The task –
Reproduce all the entries exactly.

Dataset records –

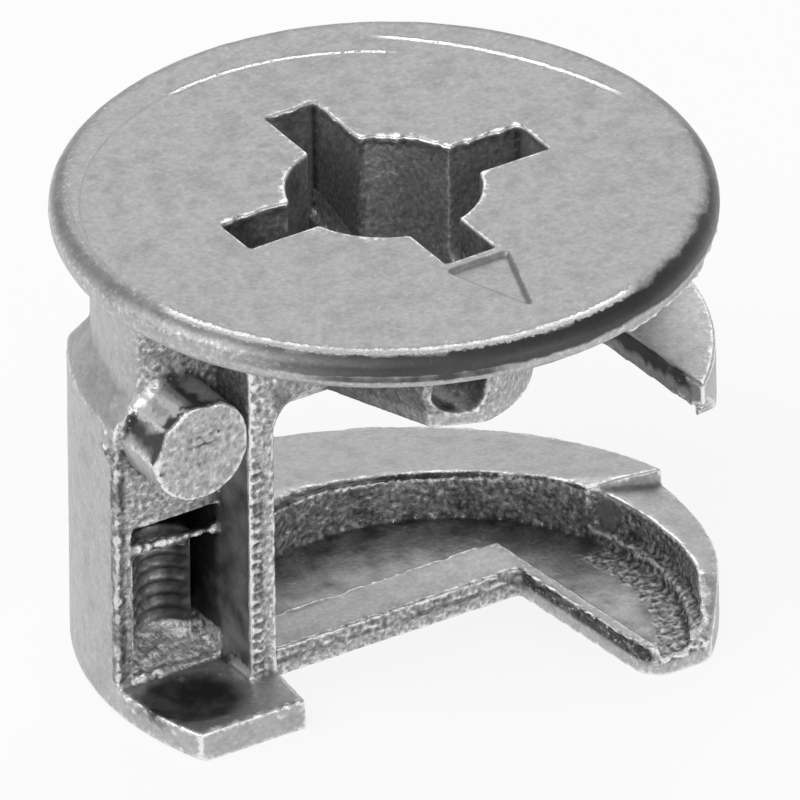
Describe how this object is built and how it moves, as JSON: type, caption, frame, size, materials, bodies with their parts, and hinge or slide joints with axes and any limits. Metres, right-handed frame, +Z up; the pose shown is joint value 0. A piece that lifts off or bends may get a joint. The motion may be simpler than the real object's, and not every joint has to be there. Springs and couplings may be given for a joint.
{
  "type": "furniture cam lock",
  "caption": "Round zinc cam that turns in a panel's bore to draw in and lock the head of a connecting bolt between its hooked jaws.",
  "frame": {"origin": "on the cam's turning axis, at the bottom face", "axes": "+Z up along the turning axis to the disc, -Y towards the side where the bolt enters, -X towards the column that joins the jaws"},
  "size_m": [0.015, 0.015, 0.0115],
  "materials": {
    "zinc": "bare zinc die casting, satin"
  },
  "bodies": {
    "root": {"cam_housing": "zinc"}
  },
  "joints": []
}
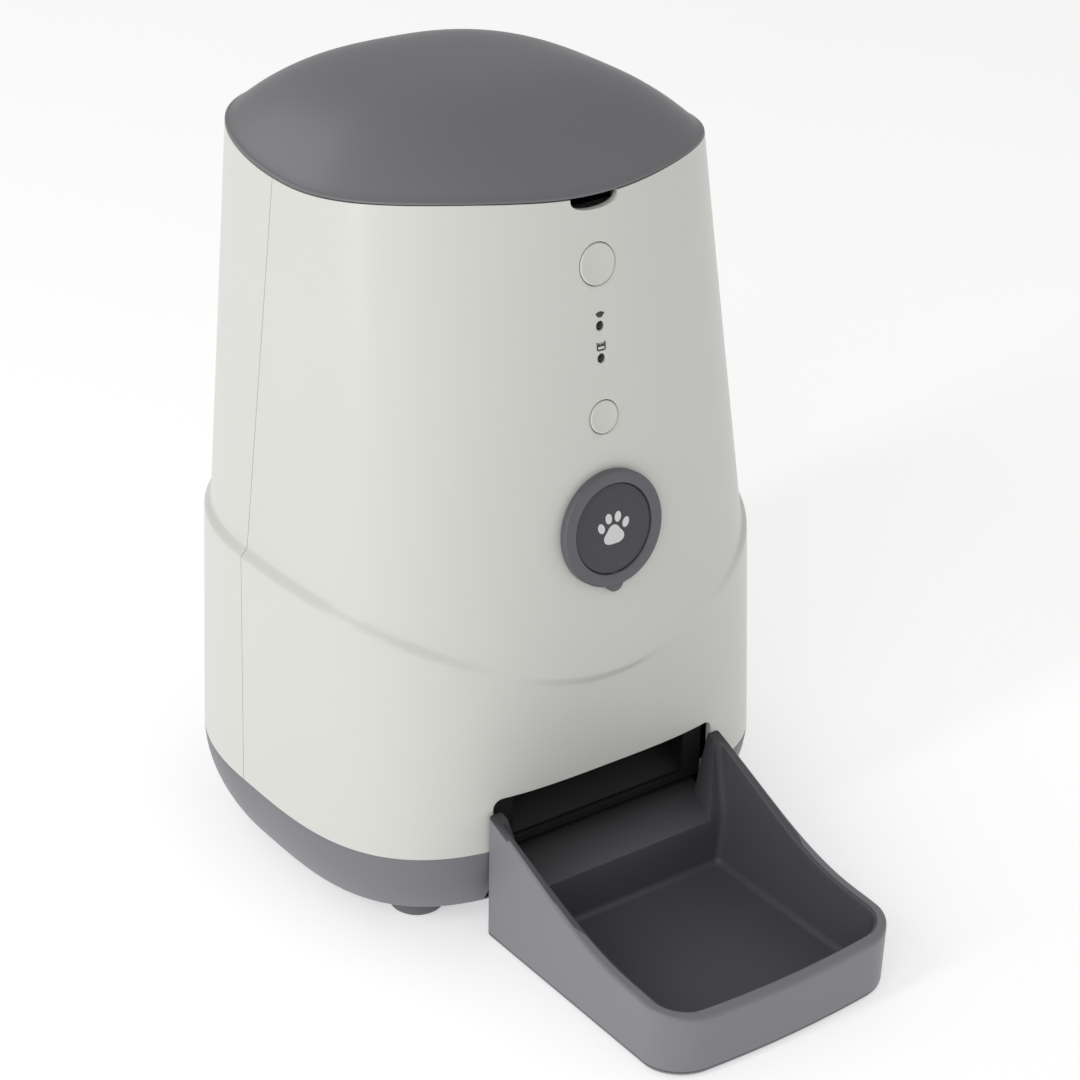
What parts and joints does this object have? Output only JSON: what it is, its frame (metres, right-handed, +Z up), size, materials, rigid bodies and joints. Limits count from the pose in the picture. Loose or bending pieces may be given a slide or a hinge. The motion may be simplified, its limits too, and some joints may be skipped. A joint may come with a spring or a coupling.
{
  "type": "automatic pet feeder",
  "caption": "Automatic dry-food pet feeder: domed lift-off lid, tapered body with front buttons, a raised base, a dosing rotor and chute inside, and a pull-out tray.",
  "frame": {"origin": "on the floor, below the middle of the whole feeder with its tray in", "axes": "+X to the right when the tray points towards the viewer, -Y towards the tray, +Y towards the back, +Z up"},
  "size_m": [0.2072, 0.301, 0.31],
  "materials": {
    "body_shell": "fine satin grain",
    "lid_grey": "fine satin grain",
    "base_grey": "fine satin grain",
    "tray_grey": "fine satin grain",
    "button_grey": "satin",
    "cap_ring": "satin",
    "cap_disc": "satin",
    "light_lens": "smoked lens",
    "inner_white": "smooth",
    "gear_plastic": "smooth",
    "black_plastic": "smooth",
    "foot_rubber": "matt",
    "seal_rubber": "soft matt",
    "wiper_rubber": "soft matt",
    "steel": "ground",
    "motor_steel": "drawn can",
    "brass": "machined",
    "board_green": "solder-resist",
    "cell_sleeve": "printed sleeve without print",
    "contact_metal": "plated spring strip"
  },
  "bodies": {
    "housing": {"front_shell": "body_shell", "rear_shell": "body_shell", "base_pan": "base_grey", "feet": "foot_rubber", "hopper": "inner_white", "chassis": "black_plastic", "dosing_chamber": "inner_white", "chamber_cover": "inner_white", "idler_pin": "steel", "motor": "motor_steel", "gearbox_case": "black_plastic", "gearbox_cover": "black_plastic", "chute": "black_plastic", "food_sensors": "black_plastic", "button_switches": "black_plastic", "button_board": "board_green", "net_light": "light_lens", "food_light": "light_lens", "main_board": "board_green", "board_parts": "black_plastic", "power_inlet": "black_plastic", "battery_box": "black_plastic", "battery_cells": "cell_sleeve", "battery_contacts": "contact_metal", "shell_screws": "steel", "base_screws": "steel", "gearbox_screws": "steel"},
    "lid": {"lid": "lid_grey", "lid_seal": "seal_rubber", "desiccant_cup": "inner_white"},
    "desiccant_cover": {"desiccant_cover": "inner_white"},
    "rotor": {"rotor": "inner_white", "rotor_wipers": "wiper_rubber", "stirrer": "inner_white", "rotor_shaft": "steel", "output_gear": "gear_plastic"},
    "idler": {"idler_gear": "gear_plastic"},
    "motor_rotor": {"motor_pinion": "brass", "motor_shaft": "steel"},
    "tray": {"tray": "tray_grey"},
    "feed_button": {"feed_button": "button_grey"},
    "link_button": {"link_button": "button_grey"},
    "front_cap": {"front_cap": "cap_ring", "front_cap_disc": "cap_disc"},
    "battery_door": {"battery_door": "base_grey"}
  },
  "joints": [
    {"name": "lid_lift", "type": "slide", "parent": "housing", "child": "lid", "axis": [0, 0, 1], "range_m": [0, 0.12]},
    {"name": "desiccant_cover_pull", "type": "slide", "parent": "lid", "child": "desiccant_cover", "axis": [0, 0, -1], "range_m": [0, 0.015]},
    {"name": "tray_pull", "type": "slide", "parent": "housing", "child": "tray", "axis": [0, -1, 0], "range_m": [0, 0.09]},
    {"name": "rotor_spin", "type": "hinge", "parent": "housing", "child": "rotor", "pos_m": [0, 0.05448, 0.1], "axis": [0, 0, 1], "continuous": true},
    {"name": "idler_spin", "type": "hinge", "parent": "housing", "child": "idler", "pos_m": [0, 0.07548, 0.095], "axis": [0, 0, 1], "continuous": true},
    {"name": "motor_spin", "type": "hinge", "parent": "housing", "child": "motor_rotor", "pos_m": [0, 0.09648, 0.095], "axis": [0, 0, 1], "continuous": true},
    {"name": "feed_press", "type": "slide", "parent": "housing", "child": "feed_button", "axis": [0, 0.9917, -0.1284], "range_m": [0, 0.0012], "stiffness_N_per_m": 300, "springref_m": -0.0005},
    {"name": "link_press", "type": "slide", "parent": "housing", "child": "link_button", "axis": [0, 0.9917, -0.1284], "range_m": [0, 0.0012], "stiffness_N_per_m": 300, "springref_m": -0.0005},
    {"name": "front_cap_pull", "type": "slide", "parent": "housing", "child": "front_cap", "axis": [0, -0.9917, 0.1284], "range_m": [0, 0.015]},
    {"name": "battery_door_drop", "type": "slide", "parent": "housing", "child": "battery_door", "axis": [0, 0, -1], "range_m": [0, 0.008]}
  ],
  "couplings": [
    {"joint": "idler_spin", "follows": "rotor_spin", "ratio": -2.5},
    {"joint": "motor_spin", "follows": "rotor_spin", "ratio": 6.25}
  ]
}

Answer for the task –
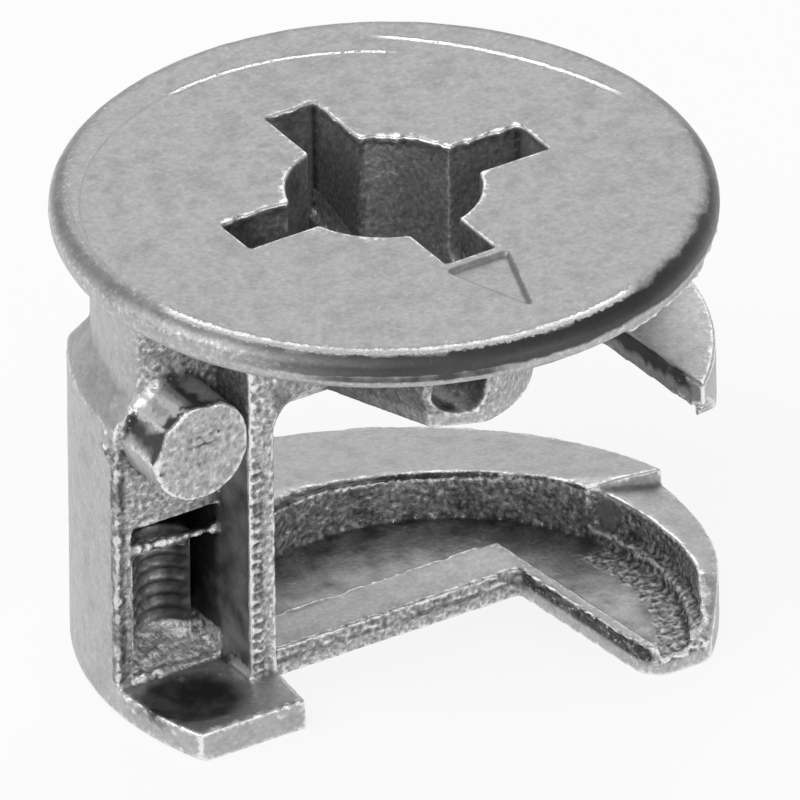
Describe how this object is built and how it moves, as JSON: type, caption, frame, size, materials, bodies with their parts, and hinge or slide joints with axes and any limits. Metres, right-handed frame, +Z up; the pose shown is joint value 0. A piece that lifts off or bends may get a joint. The motion may be simpler than the real object's, and not every joint has to be there. Springs and couplings may be given for a joint.
{
  "type": "furniture cam lock",
  "caption": "Round zinc cam that turns in a panel's bore to draw in and lock the head of a connecting bolt between its hooked jaws.",
  "frame": {"origin": "on the cam's turning axis, at the bottom face", "axes": "+Z up along the turning axis to the disc, -Y towards the side where the bolt enters, -X towards the column that joins the jaws"},
  "size_m": [0.015, 0.015, 0.0115],
  "materials": {
    "zinc": "bare zinc die casting, satin"
  },
  "bodies": {
    "root": {"cam_housing": "zinc"}
  },
  "joints": []
}
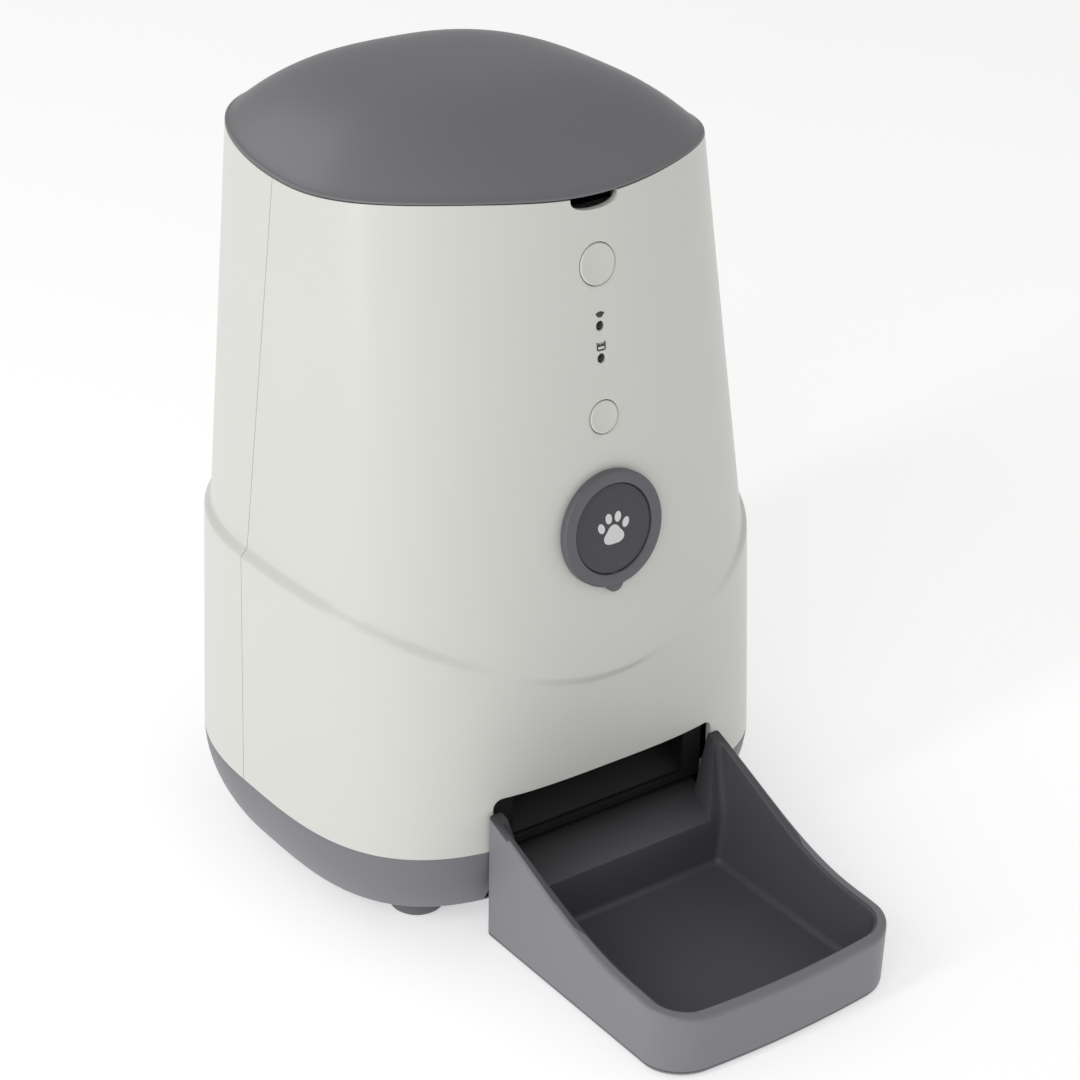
What parts and joints does this object have? Output only JSON: what it is, its frame (metres, right-handed, +Z up), size, materials, rigid bodies and joints. Limits count from the pose in the picture. Loose or bending pieces may be given a slide or a hinge. The motion may be simplified, its limits too, and some joints may be skipped. A joint may come with a spring or a coupling.
{
  "type": "automatic pet feeder",
  "caption": "Automatic dry-food pet feeder: domed lift-off lid, tapered body with front buttons, a raised base, a dosing rotor and chute inside, and a pull-out tray.",
  "frame": {"origin": "on the floor, below the middle of the whole feeder with its tray in", "axes": "+X to the right when the tray points towards the viewer, -Y towards the tray, +Y towards the back, +Z up"},
  "size_m": [0.2072, 0.301, 0.31],
  "materials": {
    "body_shell": "fine satin grain",
    "lid_grey": "fine satin grain",
    "base_grey": "fine satin grain",
    "tray_grey": "fine satin grain",
    "button_grey": "satin",
    "cap_ring": "satin",
    "cap_disc": "satin",
    "light_lens": "smoked lens",
    "inner_white": "smooth",
    "gear_plastic": "smooth",
    "black_plastic": "smooth",
    "foot_rubber": "matt",
    "seal_rubber": "soft matt",
    "wiper_rubber": "soft matt",
    "steel": "ground",
    "motor_steel": "drawn can",
    "brass": "machined",
    "board_green": "solder-resist",
    "cell_sleeve": "printed sleeve without print",
    "contact_metal": "plated spring strip"
  },
  "bodies": {
    "housing": {"front_shell": "body_shell", "rear_shell": "body_shell", "base_pan": "base_grey", "feet": "foot_rubber", "hopper": "inner_white", "chassis": "black_plastic", "dosing_chamber": "inner_white", "chamber_cover": "inner_white", "idler_pin": "steel", "motor": "motor_steel", "gearbox_case": "black_plastic", "gearbox_cover": "black_plastic", "chute": "black_plastic", "food_sensors": "black_plastic", "button_switches": "black_plastic", "button_board": "board_green", "net_light": "light_lens", "food_light": "light_lens", "main_board": "board_green", "board_parts": "black_plastic", "power_inlet": "black_plastic", "battery_box": "black_plastic", "battery_cells": "cell_sleeve", "battery_contacts": "contact_metal", "shell_screws": "steel", "base_screws": "steel", "gearbox_screws": "steel"},
    "lid": {"lid": "lid_grey", "lid_seal": "seal_rubber", "desiccant_cup": "inner_white"},
    "desiccant_cover": {"desiccant_cover": "inner_white"},
    "rotor": {"rotor": "inner_white", "rotor_wipers": "wiper_rubber", "stirrer": "inner_white", "rotor_shaft": "steel", "output_gear": "gear_plastic"},
    "idler": {"idler_gear": "gear_plastic"},
    "motor_rotor": {"motor_pinion": "brass", "motor_shaft": "steel"},
    "tray": {"tray": "tray_grey"},
    "feed_button": {"feed_button": "button_grey"},
    "link_button": {"link_button": "button_grey"},
    "front_cap": {"front_cap": "cap_ring", "front_cap_disc": "cap_disc"},
    "battery_door": {"battery_door": "base_grey"}
  },
  "joints": [
    {"name": "lid_lift", "type": "slide", "parent": "housing", "child": "lid", "axis": [0, 0, 1], "range_m": [0, 0.12]},
    {"name": "desiccant_cover_pull", "type": "slide", "parent": "lid", "child": "desiccant_cover", "axis": [0, 0, -1], "range_m": [0, 0.015]},
    {"name": "tray_pull", "type": "slide", "parent": "housing", "child": "tray", "axis": [0, -1, 0], "range_m": [0, 0.09]},
    {"name": "rotor_spin", "type": "hinge", "parent": "housing", "child": "rotor", "pos_m": [0, 0.05448, 0.1], "axis": [0, 0, 1], "continuous": true},
    {"name": "idler_spin", "type": "hinge", "parent": "housing", "child": "idler", "pos_m": [0, 0.07548, 0.095], "axis": [0, 0, 1], "continuous": true},
    {"name": "motor_spin", "type": "hinge", "parent": "housing", "child": "motor_rotor", "pos_m": [0, 0.09648, 0.095], "axis": [0, 0, 1], "continuous": true},
    {"name": "feed_press", "type": "slide", "parent": "housing", "child": "feed_button", "axis": [0, 0.9917, -0.1284], "range_m": [0, 0.0012], "stiffness_N_per_m": 300, "springref_m": -0.0005},
    {"name": "link_press", "type": "slide", "parent": "housing", "child": "link_button", "axis": [0, 0.9917, -0.1284], "range_m": [0, 0.0012], "stiffness_N_per_m": 300, "springref_m": -0.0005},
    {"name": "front_cap_pull", "type": "slide", "parent": "housing", "child": "front_cap", "axis": [0, -0.9917, 0.1284], "range_m": [0, 0.015]},
    {"name": "battery_door_drop", "type": "slide", "parent": "housing", "child": "battery_door", "axis": [0, 0, -1], "range_m": [0, 0.008]}
  ],
  "couplings": [
    {"joint": "idler_spin", "follows": "rotor_spin", "ratio": -2.5},
    {"joint": "motor_spin", "follows": "rotor_spin", "ratio": 6.25}
  ]
}